I mentioned you can join factions as well, be aware that if you join a certain faction, then other opposing factions will not like you and you will be attacked when you go near or in the towns and kingdoms. Also, if your faction gets taken over by the opposing one, then you will also no longer be welcome there. This can be a problem if you owned land or invested money into the banks of that faction as it will not be easy to get it back.

This game is not easy and takes a long time to get use to. I spent the first hour or so wandering around aimlessly not knowing what I was suppose to do. You also start out with only 30 thalar and no weapons or armor so be careful when walking around because if you are attacked by looters or bandits you will be massacred.

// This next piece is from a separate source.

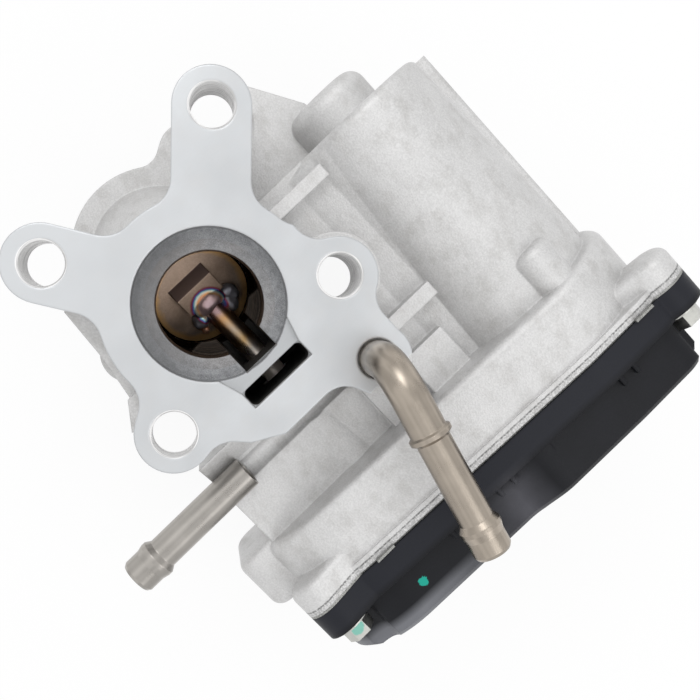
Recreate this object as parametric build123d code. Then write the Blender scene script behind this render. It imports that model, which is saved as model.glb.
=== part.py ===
"""Motor driven EGR valve: cast housing, tilted butterfly on a geared shaft, coolant pipes, gear cover.

Origin: centre of the gas port on the mounting face of the flange.
+Z leaves the flange, +X runs along the valve shaft to the gear cover, +Y points to the motor side.
"""
from build123d import *
from math import acos, atan2, cos, degrees, hypot, pi, radians, sin, tan
import os

# Fits, in mm
RUNNING_FIT = 0.03

# Mounting flange
FLANGE_THICKNESS = 11.0
FLANGE_BODY_RADIUS = 24.9
LUG_RADIUS = 8.9
FLANGE_HOLE_RADIUS = 5.0
HOLE_CHAMFER = 0.5
FAR_PAIR_X = -31.5
FAR_PAIR_SPACING = 51.2
FAR_PAIR_MID_Y = 5.4
NEAR_PAIR_X = 15.5
NEAR_PAIR_SPACING = 51.8
FLANGE_EDGE_X = 33.0
OUTLINE_FILLET = 7.0
SPOT_FACE_RADIUS = 10.5
SPOT_FACE_REACH = 40.0
NEAR_BOSS_RADIUS = 10.3
BODY_WALL_Z = -33.0

# Gas port and chamber
PORT_RADIUS = 17.5
LEDGE_DEPTH = 6.0
BORE_RADIUS = 12.5
SHAFT_Z = -27.0
DISC_X = -3.4
DISC_TILT = 28.0
DISC_RADIUS = 12.2
DISC_THICKNESS = 3.0
DISC_BOSS_WIDTH = 10.8
DISC_BOSS_HEIGHT = 2.5
DISC_BOSS_BACK = 7.0
DISC_BOSS_FRONT = -1.0
DISC_PAD_HEIGHT = 3.0
REAR_FACE_Z = -56.0
REAR_FLANGE_THICKNESS = 10.0
REAR_FLANGE_RADIUS = 23.0
REAR_LUG_RADIUS = 8.0
REAR_HOLE_PCD_RADIUS = 28.0
REAR_HOLE_ANGLE = 120.0
REAR_HOLE_RADIUS = 3.4
DUCT_WALL = 6.0
NOZZLE_WALL = 1.5
NOZZLE_RIM = 1.2
NOZZLE_LENGTH = 9.0

# Valve shaft line, along X
SHAFT_RADIUS = 3.0
SHAFT_START_X = -6.0
SHAFT_SLOT_WIDTH = 9.4
SLOT_END_X = 17.2
WELL_X = 21.9
WELL_WIDTH = 4.4
WELL_LENGTH = 17.6
WELL_DEPTH = 34.0
BUSH_X = 25.5
BUSH_LENGTH = 7.0
BUSH_RADIUS = 4.5
SEAL_X = 40.5
SEAL_LENGTH = 4.0
BEARING_X = 46.0
BEARING_WIDTH = 5.0
BEARING_RADIUS = 6.5
BEARING_BALLS = 8
SHAFT_BOSS_RADIUS = 10.0

# Gear case, stacked along X
CASE_BACK_X = 53.0
CASE_WALL = 3.3
GASKET_X = 71.0
GASKET_THICKNESS = 0.6
RIM_WIDTH = 0.8
RIM_LENGTH = 2.6
COVER_BAND = 7.0
COVER_HEADROOM = 14.4
COVER_WALL = 2.6
DOME_INSET = 1.5
DOME_CHAMFER = 1.4
VALVE_END_Y = -11.0
VALVE_END_Z = -31.0
VALVE_END_RADIUS = 24.5
MOTOR_END_SHIFT = -1.3
MOTOR_END_RADIUS = 28.2
CORNER_Y = 72.0
CORNER_Z = -8.5
CORNER_RADIUS = 10.5
SHOULDER_Y = 34.0
SHOULDER_Z = -13.0
SHOULDER_RADIUS = 14.0
COVER_SCREW_RADIUS = 2.0
COVER_SCREW_LENGTH = 13.0
COVER_EAR_RADIUS = 6.5
EAR_LENGTH = 7.5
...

You can recruit people to help you out in battle but they cost 10 thalar each and even more if they are special militia that you recruit in the taverns or from barracks.

Having a big army doesn’t always guarantee victory in battle. Often the other army will be bigger or stronger and take out most, if not all of your men before you can retreat. If you and your whole army are wiped out then you are taken prisoner for several days which means loss of days and often times most of your thalar. Fortunately, you are never killed and eventually can escape with your life. This can be very frustrating if you were doing a mission that needed lots of thalar or had to be done soon.

You can also take your enemies as prisoners and either sell them as slaves, get them to join your army or, if they are nobles, you can collect them as bounty for kingdoms. You have no control over who you take, however, as the game determines the prisoners after a battle so, if you are trying to get prisoners, your only option is to keep fighting. Also, they won’t always join your army so sometimes you have to let them go or sell them.

Victory Is Only the Beginning


This game is very big and there was so much I couldn’t include in the review for space sake. This is a difficult game even with the easy difficulty settings and you will need lots of patience to prevail. My advice is to pick the option to be able to exit without saving in case you really mess up (although the game still autosaves). If you are up for a challenge then this game can quickly become fun and very enthralling. Once I got into it I started having a lot of fun and tried to overcome the annoyance of the difficulty factor.

You don’t need to own any of the other Mount & Blade games to play and you don’t even really need to play them to understand this game, although it may give you an advantage. This game is so open ended that you are ensured a unique experience every time you play.